Your goal: Repeat the listing below in full, exactly as it stands.

%%

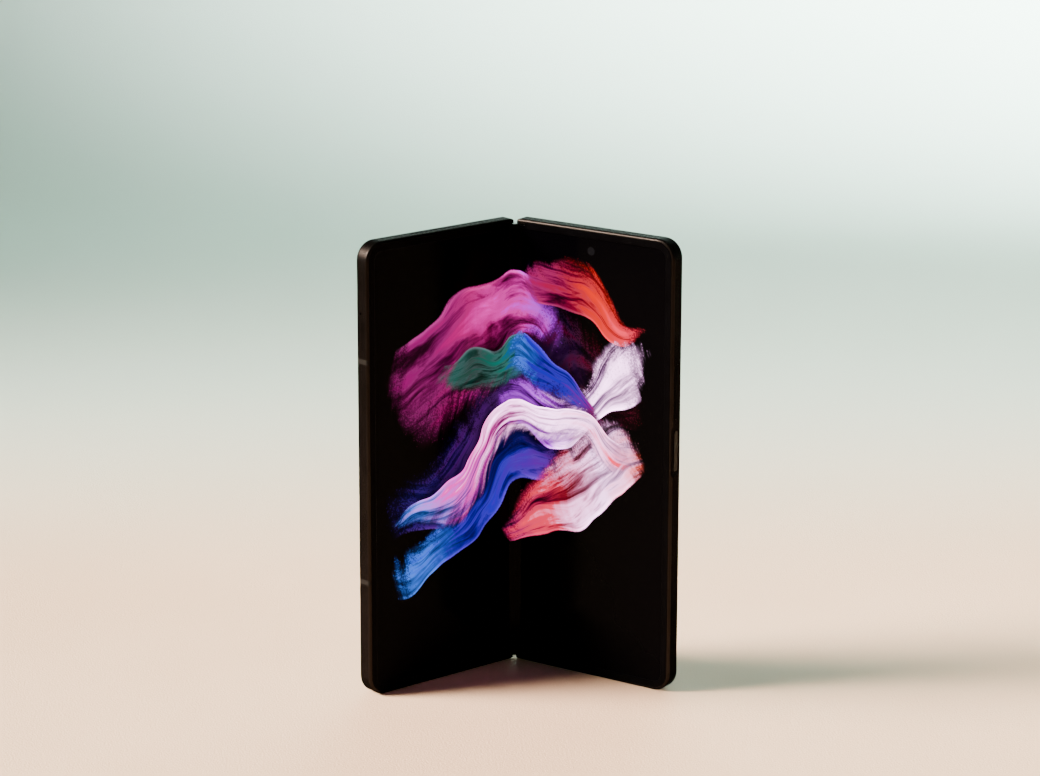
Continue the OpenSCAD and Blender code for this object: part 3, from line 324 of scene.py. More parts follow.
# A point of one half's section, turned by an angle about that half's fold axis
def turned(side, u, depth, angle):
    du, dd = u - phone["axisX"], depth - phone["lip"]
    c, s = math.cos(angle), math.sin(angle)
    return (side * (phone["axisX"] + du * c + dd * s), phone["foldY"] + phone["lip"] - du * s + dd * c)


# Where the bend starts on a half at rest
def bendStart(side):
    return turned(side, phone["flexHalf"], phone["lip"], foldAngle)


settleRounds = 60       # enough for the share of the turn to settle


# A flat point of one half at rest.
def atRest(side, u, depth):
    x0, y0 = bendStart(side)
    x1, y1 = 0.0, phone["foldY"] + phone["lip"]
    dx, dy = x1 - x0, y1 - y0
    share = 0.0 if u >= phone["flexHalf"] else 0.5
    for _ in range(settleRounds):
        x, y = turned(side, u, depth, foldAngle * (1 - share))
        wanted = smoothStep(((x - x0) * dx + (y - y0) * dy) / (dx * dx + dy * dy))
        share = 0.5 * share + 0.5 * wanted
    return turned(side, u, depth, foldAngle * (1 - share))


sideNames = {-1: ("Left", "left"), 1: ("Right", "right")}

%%

Full response:
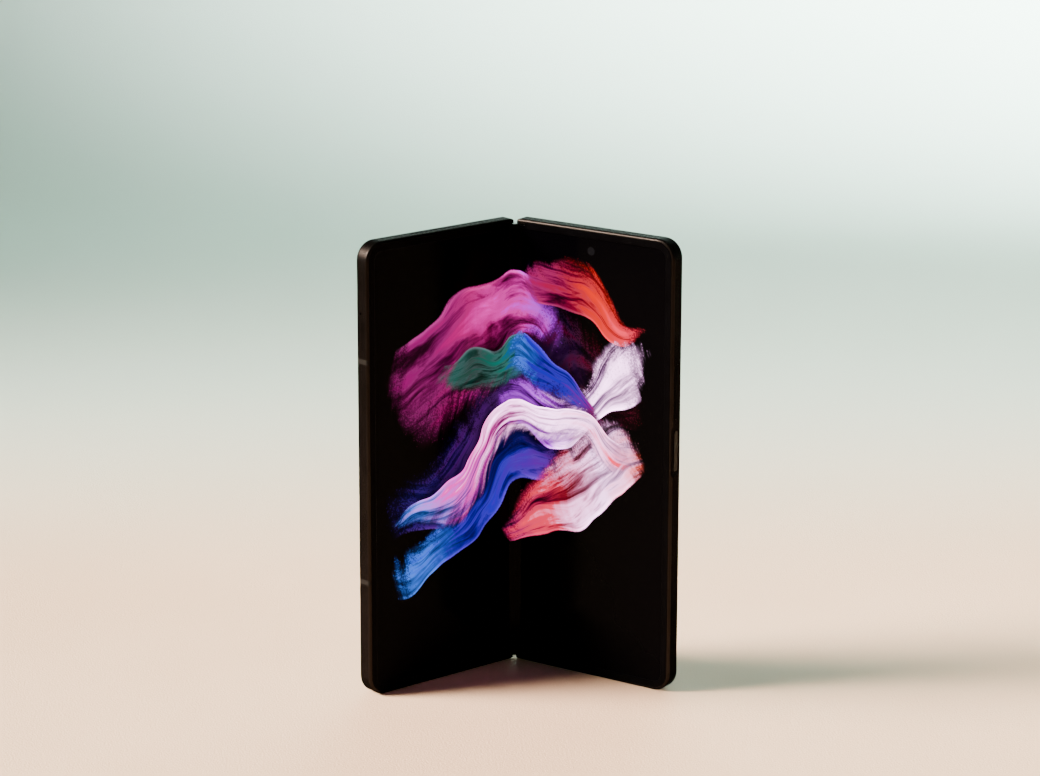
Continue the OpenSCAD and Blender code for this object: part 3, from line 324 of scene.py. More parts follow.
# A point of one half's section, turned by an angle about that half's fold axis
def turned(side, u, depth, angle):
    du, dd = u - phone["axisX"], depth - phone["lip"]
    c, s = math.cos(angle), math.sin(angle)
    return (side * (phone["axisX"] + du * c + dd * s), phone["foldY"] + phone["lip"] - du * s + dd * c)


# Where the bend starts on a half at rest
def bendStart(side):
    return turned(side, phone["flexHalf"], phone["lip"], foldAngle)


settleRounds = 60       # enough for the share of the turn to settle


# A flat point of one half at rest.
def atRest(side, u, depth):
    x0, y0 = bendStart(side)
    x1, y1 = 0.0, phone["foldY"] + phone["lip"]
    dx, dy = x1 - x0, y1 - y0
    share = 0.0 if u >= phone["flexHalf"] else 0.5
    for _ in range(settleRounds):
        x, y = turned(side, u, depth, foldAngle * (1 - share))
        wanted = smoothStep(((x - x0) * dx + (y - y0) * dy) / (dx * dx + dy * dy))
        share = 0.5 * share + 0.5 * wanted
    return turned(side, u, depth, foldAngle * (1 - share))


sideNames = {-1: ("Left", "left"), 1: ("Right", "right")}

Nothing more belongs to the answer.